Director: Richard Berge, Bonni Cohen, Nicole Newnham
The documentary The Rape of Europa, inspired by the book of the same name by Lynn H. Nicholas, is a fairly straight forward and workmanlike film, but fortunately it doesn't need a lot of flash. This story of art plundered and preserved during the course of World War II is endlessly compelling even without a lot of narrative pomp and extravagance.
Adolf Hitler and the Nazis are at the centre of The Rape of Europa, unleashing a massive and well-organized art theft operation concurrently their military conquest. Making their way through country after country, the Nazis collected works from Hitler's "hit list," a list of the most famous and revered works of art in Europe, and those works deemed by the Nazis to have no value (mostly Slavic works) were destroyed. This was particularly true in Poland, where countless works were destroyed as the nation itself was virtually wiped off the map (meanwhile, those works spirited out of the country had their preservation justified by the assertion that they were really German).
The connection between art and the Nazis is an important one, both in terms of what they stole and what they destroyed. A large part of Nazi propaganda rests on the notion of the party as one of "culture" and the outward appreciation of fine art was part of what helped the Nazis, in the years leading up to the war, present themselves as civilized men to the world outside of Germany. The Nazis used culture to help legitimize themselves in the public mind, even though their ultimate goal was unquestionably barbaric as evidenced not only by the wholesale slaughter of the Holocaust, but also by the destruction of certain works of art. Art serves a symbolic function in society; it's a way for human beings to say "we were here" and "this is who we were." When the Nazis obliterated works of Polish or Jewish significance, they disrupted the continuity of those cultures. The Rape of Europa does a good job of emphasizing the psychological impact of such disruption both in a general sense (through a discussion of the impact on Polish morale following the elminiation and/or theft of important works) and a more personal sense (a brief interview with a Holocaust survivor who describes a failed attempt to save family photographs).

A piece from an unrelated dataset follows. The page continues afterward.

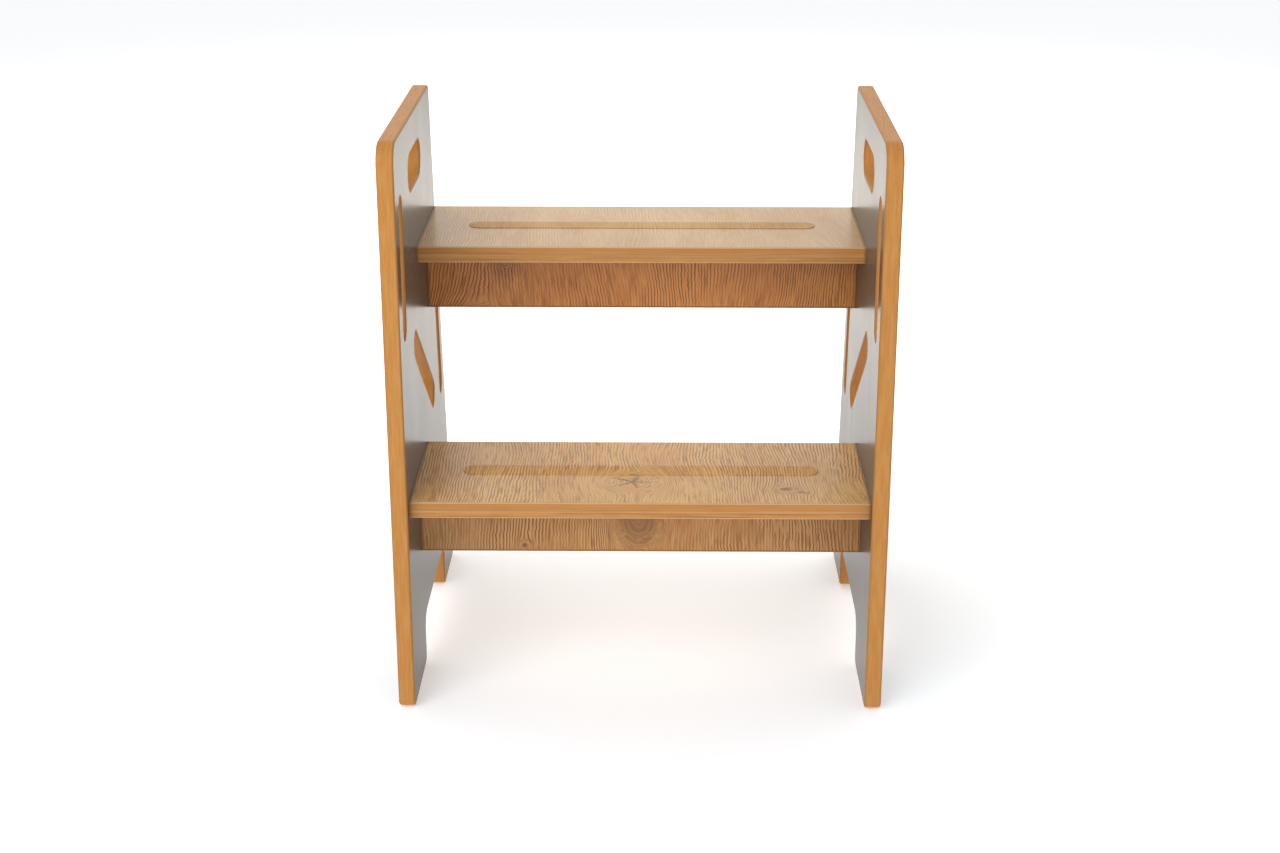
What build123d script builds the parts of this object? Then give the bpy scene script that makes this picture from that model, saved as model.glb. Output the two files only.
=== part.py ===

Though the film focuses largely on the Nazis, it also discusses Allied attempts (not always successful) to defeat the Axis while inflicting as little damage on important art as possible. It touches on the subject of the Monuments Men, a group of art historians, curators and museum directors who traveled through war torn Europe trying to preserve, restore and find missing works of art. I would have liked to learn more about the work of the Monuments Men, as the scope of their work was so staggering and the subject itself is so interesting, but at 117 minutes The Rape of Europa can't really afford to branch off into another expanded story thread.
As it is, The Rape of Europa has enough interesting substorylines to spawn a whole series of films, let alone just this one. From the Monuments Men, to the attempts to restore works of art to their rightful owners, to the strategies of countries threatened with invasion for hiding their most treasured works to protect them from the Nazis, to the politcally fraught issue of art that disappeared into the Soviet block during the Cold War, there is a wealth of interesting subject material here. It's a good film, though I must admit that more than anything, it makes me want to read the book.